As has already been mentioned, the rule isn't quite as important in comedy, because we're willing to suspend our disbelief a lot more in that case. And really, the whole point of suspending disbelief is getting immersed in a story. Whereas, a lot of the time that I'm watching comedy, I'm not getting immersed in the story, as much as I'm appreciating the jokes and the foibles of everyone I'm reading/watching. (That said, that last bit might be less a universal thing and more a "writer who likes comedy" thing.)

"Suspension of disbelief" is critical for the integrity of a fictional world's immersive quality, I agree. And when it comes to fantasy and science fiction, it is the actions of characters that should be "believable" or "realistic" because the setting itself is not and shouldn't be expected to be.
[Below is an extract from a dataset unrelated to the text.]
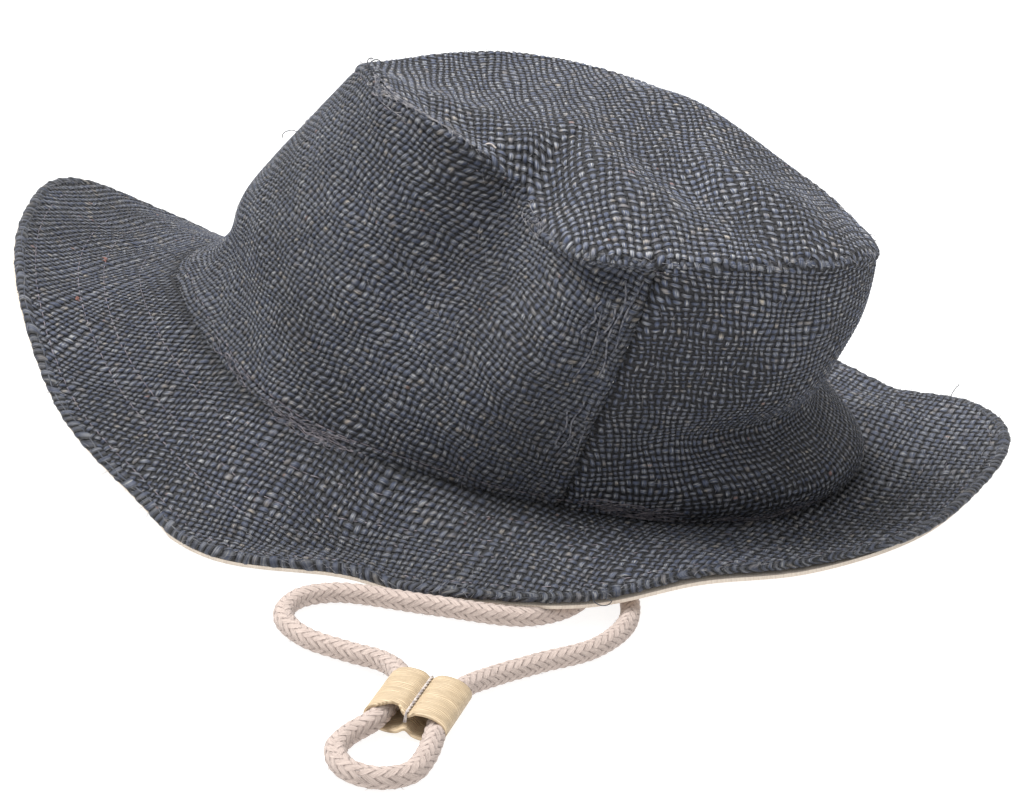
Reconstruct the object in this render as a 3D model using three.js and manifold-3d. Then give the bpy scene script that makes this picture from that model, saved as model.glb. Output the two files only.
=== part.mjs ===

What Billy is saying about comedy not needing that immersive quality is in fact a necessity for comedy to take place, because of how it affects or brains. Comedy and laughter occur because of cognitive dissonance. Something has to be out of place, because the everyday, ordinary order of things isn't funny.

So there's the ridiculous, like knights clopping coconuts for horse sounds in Monty Python, and there's the simple, like Andy Kaufman moving a fake booger from nostril to nostril when a conversation partner looks away to see if they notice disparity.

Comedy relies on the absurd, the jarring, the out of place, the ridiculous. The tone of a piece develops based on how far it strays from reality - Monty Python strays pretty far, while Friends was pretty similar to real life.

Sometimes going too far in a scene seems "unrealistic" because it doesn't suit the rest of the work's tone, so I think we really mean that part is "inconsistent" with the rest.

Yeah, I call it less "realism" and more "internal consistency." Things should look like they work within the world's rules that have been established, whatever those are. However I will allow for those rules to be broken, even jarringly, if it goes somewhere interesting with it. If it happens innocuously or is never followed up on then it's probably a mistake worth pointing out.